Making it relevant to an individual business to deal with the risk appropriately is actually one of the biggest challenges when trying to protect against this threat landscape. Graham elaborates: “Understanding the potential threats and risks applicable to your industry or sector and the methods of attacks currently ‘in the wild’ through curated threat intelligence will better prepare you. Better preparation enables a more effective defence, which reduces the risk of an attack being successful.”

This leads to the second biggest challenge, which is articulating that risk to the Board and budget controllers. Not being able to make threat intelligence relevant leads to the team being unable to quantify the full impact of a cyber-attack. Graham highlights that for many businesses having a team large enough to cope with potential demands on a 24x7 basis with the levels of skills and budgets they have is simply unrealistic. And ultimately they have a business to run first and foremost.

A broad team is important adds Tim but the bigger challenge facing organisations is keeping them: “Entry level Security Operations Centre (SOC) analysis work can be, in the long-term unchallenging and analysts quickly become frustrated by this. We’ve actually addressed this as we use the SOC as a progression into more sophisticated security work and can continually attract new talent because of this.”

As we’ve already touched on it – threat intelligence needs to be specific and actionable if it is to be valuable to an organisation. “Our threat intelligence comes from various sources – from our researchers, pen test findings, threat intelligence units, incident response engagements – but it’s just information,” says Tim.

In its simplest form – an organisation has intelligence to suggest an attack is coming from a particular IP address and exploits certain technical weaknesses which is passed to the client. The client has no idea what to do with it. And this is why you need to know what you are paying for stresses Graham: “You need someone that can take intelligence, turn it into actions and explain the risks. And you need to be assured you are supported in incident response, technical security consulting and be confident that there is a continued investment in skills, knowledge and services.”

This all sounds great but where do you start. “Before you buy, start by understanding your risk, the likelihood (who, what and how) and then the impact (cost). With this information you can look at appropriate controls to mitigate,” advises Tim.

“I think you have to see cyber security not as a single outcome but actually a longer-term series of improvements and capabilities, it’s a journey not a destination– each of which improve your ability to either predict, prevent, detect, respond and recover from a specific incident or threat,” adds Graham.

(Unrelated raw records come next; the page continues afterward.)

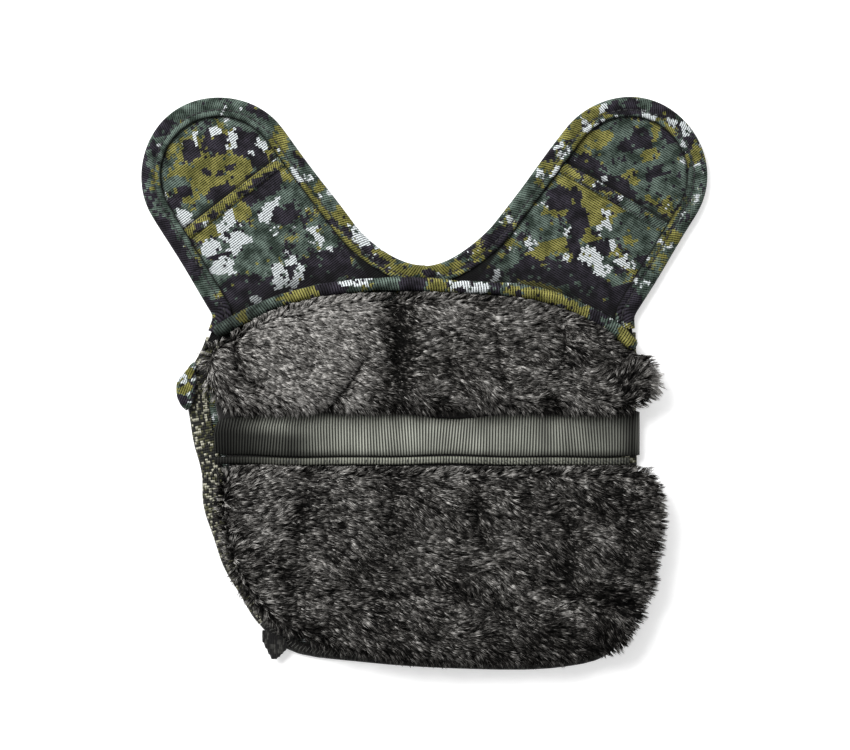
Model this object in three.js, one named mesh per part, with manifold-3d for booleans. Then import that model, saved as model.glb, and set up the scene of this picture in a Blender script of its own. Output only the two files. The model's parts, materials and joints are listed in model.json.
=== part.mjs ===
// Fur-lined cold-weather face mask, lying open on a table with its fur side up.
// Millimetres. +Z is up, +Y runs from the chin hem to the two cheek lobes, +X is to the right.
// The origin is under the middle of the mask, on the table.
import * as THREE from "three";
import { mergeVertices } from "three/addons/utils/BufferGeometryUtils.js";
import Module from "manifold-3d";

const wasm = await Module();
wasm.setup();

// ---- Driving dimensions --------------------------------------------------------------------

// Overall size of the shell
const HALF_WIDTH = 112; // at the jaw, the widest part of the lower shell
const HEM_Y = -143; // chin edge
const NECK_Y = 59; // bottom of the notch between the lobes

// Cloth stack, counted up from the table
const CLOTH = 0.8; // one layer of twill with its turnings
const CLEARANCE = 0.3; // between any two pieces that touch
const FLANGE = 0.9; // binding above and below the cloth
const WRAP = 1.5; // binding outside the cloth's edge
const WADDING = 3;
const PILE_UPPER = 14; // fur panels, pile included
const PILE_LOWER = 15;

// Lobes, each in a frame whose X runs along its fold line and Y towards its tip
const LOBE_HALF_WIDTH = 42; // at the fold line
const LOBE_LENGTH = 96; // fold line to the end of the tip
const TIP_RADIUS = 39.3;
const LOBE_ANGLE = 34.2; // degrees between the fold line and the X axis
const LOBE_SET_IN = 41.4; // from the half width at the jaw in to the middle of the fold line
const LOBE_X = HALF_WIDTH - LOBE_SET_IN;
const LOBE_Y = 57.3;
const MOUTH_V = 46; // pocket mouth, where the tip folds
const MOUTH_TILT = 3.5; // degrees; both mouths are sewn a little askew
const FOLD_GAP = 0.6; // between the pieces on either side of a fold
const HEM_STRIP_WIDTH = 6;
const HEM_STRIP_HEIGHT = 1.2;

// Edge bindings and tapes
const BINDING_WIDTH = 10;
const SIDE_TAPE_WIDTH = 11;
const CHIN_HEM_WIDTH = 6;

// Rolled top edge of the fur lining
const ROLL_WIDTH = 7;
const ROLL_HEIGHT = 7;

// Ribbed ribbon between the fur panels, and the stitched tape along its lower edge
const RIBBON_TOP_Y = -14.6;
const RIBBON_WIDTH = 22;
const RIBBON_THICKNESS = 4;
const RIBBON_END_THICKNESS = 2.4;
const STAY_TAPE_WIDTH = 3.6;
const STAY_TAPE_THICKNESS = 2;

// ---- Heights worked out from the stack -----------------------------------------------------

const BACK_Z = FLANGE + CLEARANCE;
const LINING_Z = BACK_Z + CLOTH + CLEARANCE;
const FRONT_Z = LINING_Z + CLOTH + CLEARANCE;
const SLOT_TOP = FRONT_Z + CLOTH + CLEARANCE;
const BINDING_TOP = SLOT_TOP + FLANGE;
const HEM_STRIP_Z = FRONT_Z + CLOTH + CLEARANCE;
const SIDE_SLOT_TOP = BACK_Z + CLOTH + CLEARANCE;
const SIDE_TAPE_TOP = SIDE_SLOT_TOP + FLANGE;
const WADDING_Z = BACK_Z + CLOTH + CLEARANCE;
const FUR_Z = Math.max(WADDING_Z + WADDING, SIDE_TAPE_TOP) + CLEARANCE;
const ROLL_Z = BINDING_TOP + CLEARANCE + ROLL_HEIGHT / 2;
const CLOTH_INSET = WRAP + CLEARANCE; // from an edge to the cloth inside its binding

// ---- Cloths and their colours --------------------------------------------------------------

const cloth = (color, roughness) => new THREE.MeshStandardMaterial({ color, roughness, metalness: 0 });
const CAMO = cloth(0x4b5444, 0.9);
const CAMO_BINDING = cloth(0x3f4a40, 0.88);
const FUR = cloth(0x46413c, 1);
const RIBBON = cloth(0x6c7064, 0.6);
const TAPE = cloth(0x3a3f33, 0.9);
const DARK_TRIM = cloth(0x1d1f1b, 0.95);
const FILLING = cloth(0xc9c7be, 1);

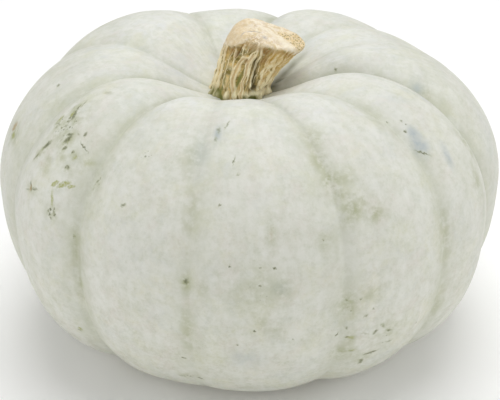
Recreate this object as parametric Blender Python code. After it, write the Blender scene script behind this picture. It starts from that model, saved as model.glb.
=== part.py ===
"""A whole ribbed winter squash with its short cut stem, standing on its blossom end.

Two pieces: the fruit, one solid with lobes, grooves, a hollow round the stem and a hollow
underneath, and the corky stem, which stands on a small flat seat at the bottom of the top hollow.
Metres, +Z up. Azimuths are in degrees from the front, -Y, and grow towards +X.
"""

import math

import bmesh
import bpy

# Body of the fruit, measured on the crests of its lobes
BODY_RADIUS = 0.140
DEPTH_SHARE = 0.97
WIDEST_HEIGHT = 0.092
UPPER_RISE = 0.0713
LOWER_DROP = 0.0934
SHOULDER_RADIUS = 0.067
UNDERSIDE_RADIUS = 0.055
UPPER_SQUARENESS = 1.95
LOWER_SQUARENESS = 2.32
CROWN_DIP = 0.0225
BLOSSOM_DIP = 0.012

# The crown, with the stem, stands a little off the middle of the body
BODY_CENTRE = (-0.0013, 0.0012)
CROWN_SHIFT = (-0.0046, -0.0050)
CROWN_SHIFT_FROM = 20.0
CROWN_SHIFT_TO = 150.0

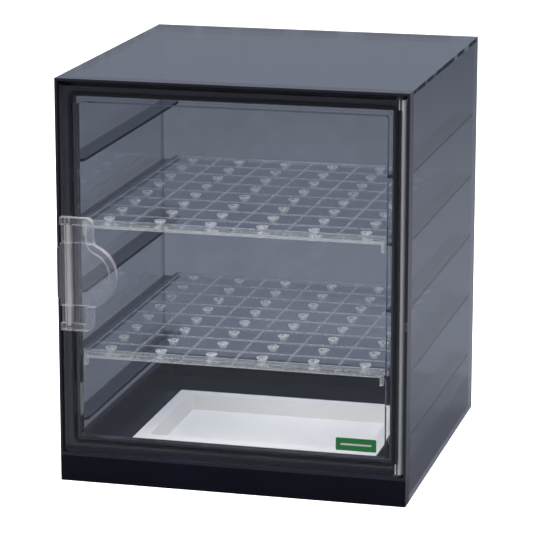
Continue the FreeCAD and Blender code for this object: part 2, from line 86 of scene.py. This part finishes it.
# ---- grain, waviness and painted edge streaks, in waves per metre ----
SHEET_SMUDGE = 9.0
SHEET_FINE = 60.0
SHEET_SWELL = 7.0
# scale of the painted highlight streaks along the sheets' edges
SHEET_EDGE_GLINT = 30.0
CLEAR_SMUDGE = 14.0
CLEAR_SWELL = 11.0
SHELF_SPECKLE = 420.0
LATCH_SWELL = 16.0
LATCH_SMUDGE = 40.0
PLASTIC_SMUDGE = 12.0
PLASTIC_GRAIN = 240.0
TRAY_GRAIN = 300.0
PIN_RINGS = 40.0
PIN_STRETCH = (1.0, 1.0, 60.0)
LABEL_MOTTLE = 300.0
LABEL_SHEEN = 80.0

# ---- bump: strength, and depth in metres ----
SHEET_WAVE = (0.05, 0.002)
DOOR_WAVE = (0.05, 0.001)
SHELF_WAVE = (0.04, 0.001)
LATCH_WAVE = (0.08, 0.002)
PLASTIC_BUMP = (0.05, 0.0004)
TRAY_BUMP = (0.03, 0.0004)

# ---- roughness: smoothest and roughest ----
SHEET_ROUGH = (0.01, 0.05)
DOOR_ROUGH = (0.0, 0.02)
SHELF_ROUGH = (0.0, 0.03)
LATCH_ROUGH = (0.02, 0.07)
BLACK_ROUGH = (0.05, 0.12)
BUSH_ROUGH = (0.30, 0.45)
SEAL_ROUGH = (0.45, 0.60)
TRAY_ROUGH = (0.28, 0.42)
LABEL_ROUGH = (0.30, 0.42)
PIN_ROUGH = (0.12, 0.26)
EDGE_ROUGH = 0.3
WALL_ROUGH = 0.10
FLOOR_ROUGH = 0.8

# ---- shares and shades ----
SHEET_HAZE = 0.03
RAIL_HAZE = 0.05
# how much painted highlight the cut edges get, on the side sheets and on the top
SHEET_EDGE_HIGHLIGHT = 0.3
TOP_EDGE_HIGHLIGHT = 0.45
SIDE_EDGE_COVER = 0.35
EDGE_GLOSS = 0.05
BASE_GLOSS = 0.15
ROD_METALLIC = 0.35
SPECKLE_LEAST = 0.45
SHEET_SHADE = 0.96
HAZE_SHADE = 1.25
CLEAR_SHADE = 0.98
WALL_LIGHTER = 1.5
PLASTIC_SHADE = 0.8
TRAY_SHADE = 0.97
MOTTLE_SHADE = 0.85

# ---- softened edges, in metres ----
FINE_EDGE = 0.0003
SHEET_EDGE = 0.0004
MOULDED_EDGE = 0.0006
ROUND_EDGE = 0.0008
BEVEL_SEGMENTS = 2
BEVEL_ANGLE = 40.0
GLASS_BOUNCES = 24
SHEET_CROSSINGS = 32

# ---- camera, in metres, millimetres and degrees ----
CAMERA_PLACE = (0.6751, -2.6523, 0.8489)
CAMERA_DOWN = 13.61
CAMERA_TURN = 14.44
CAMERA_LENS = 188.3
CAMERA_SENSOR = 36.0
CAMERA_NEAR = 0.1
CAMERA_FAR = 100.0

# ---- lamps: name, place, aim, width, height, watts, colour ----
LAMPS = (
    ("overhead", (0.0, 0.1, 2.2), (0.0, 0.0, 0.2), 2.4, 2.4, 95.0, LAMP_WARM),
    ("front_key", (-0.7, -1.6, 1.9), (0.0, 0.0, 0.1), 1.0, 1.0, 16.0, LAMP_WARM),
    ("left_strip", (-1.8, -0.3, 0.9), (0.0, 0.0, 0.2), 0.25, 1.4, 5.0, LAMP_WARM),
    ("right_strip", (1.8, 0.2, 0.9), (0.0, 0.0, 0.2), 0.25, 1.4, 4.0, WHITE),
)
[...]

This means for some organisations it might be ensuring devices are patched and updated, for another it might be using threat intelligence to spot user names and passwords shared on the web which could be used to form an attack. And for others it could be identifying where there is a risk of compromise through either credentials being in the public domain through external breaches or inappropriate dev/ops activity ‘leaking’ credentials to GitHub.

When you are faced with cost challenges, what’s the motivation to invest in cyber security? “Quite simply I see it as a duty of care – a responsibility to protect your stakeholders when engaging with your business. You just need to look at the news to see that even the biggest companies with significant investment can experience a cyber-attack,” says Tim.

Of course, with national cyber security being higher on the agenda for a lot of governments, the choice to invest isn’t always there. Look at GDPR for example, which has forced organisations to take action and cost of non-compliance being quite significant in both financial and reputational terms.

As the threat landscape and technology becomes more sophisticated, techniques used in the past are not as robust as they were, evidenced by the fact the number of breaches are climbing not falling. So what’s the answer?

“Quite simply get ahead of the threat actors,” exclaims Tim. “Traditionally,” adds Graham, “the focus was on keeping the enemy out of the protected environment by maintaining a strong ‘barrier’ around the perimeter, but it’s no longer enough and a new approach is needed to deal with these threats.”

“You can think of it as a castle,” says Tim. “As the attacker builds taller ladders to scale the walls, we build the walls higher. How about if we left the castle and went into the forest and monitored the attacker cutting down the trees, watched the ladders being built, worked out how tall they were and took action before the attack? And in addition we could ask the Castle protectors to walk around inside looking for anything suspicious, interrogating and detaining when needed. This is essentially what an MDR service offers you.”

So you get it, you need to be on the front foot to get ahead of the threat landscape and it’s got to be relevant to your business/sector to be of value. But how do you know how much money to invest? “There are wide statements, like GDPR, which suggest the controls should be appropriate – but many organisations don’t understand what appropriate means to them,” says Tim.

“Often businesses haven’t really considered how reliant they are on technology as it’s so ubiquitous and embedded in most business operations. You need to look at both financial and reputational costs. How reliant are you on technology to operate and what is the impact to your supply chain and customers if you weren’t able to work? Do you have back up to operate manually? It all comes down to the complexity of your business so there’s no magic formula for that,” agrees Graham.

In conclusion both Tim and Graham agree that cyber security isn’t just about preventing an attack. It’s about limiting the potential scope and damage of an attack, minimising the impact on the business and enabling the organisation to continue to operate or recover quickly. This is often described as making the organisation cyber resilient.

By accepting that an attacker may gain a foothold, the key is to have a service in place that isolates the attack so it can’t cause damage and introduces alternative controls for you. “This capability enables even smaller organisations to have effective security protection that would not be affordable or achievable (skills, knowledge and experience) if they tried to deliver in-house,” concludes Tim.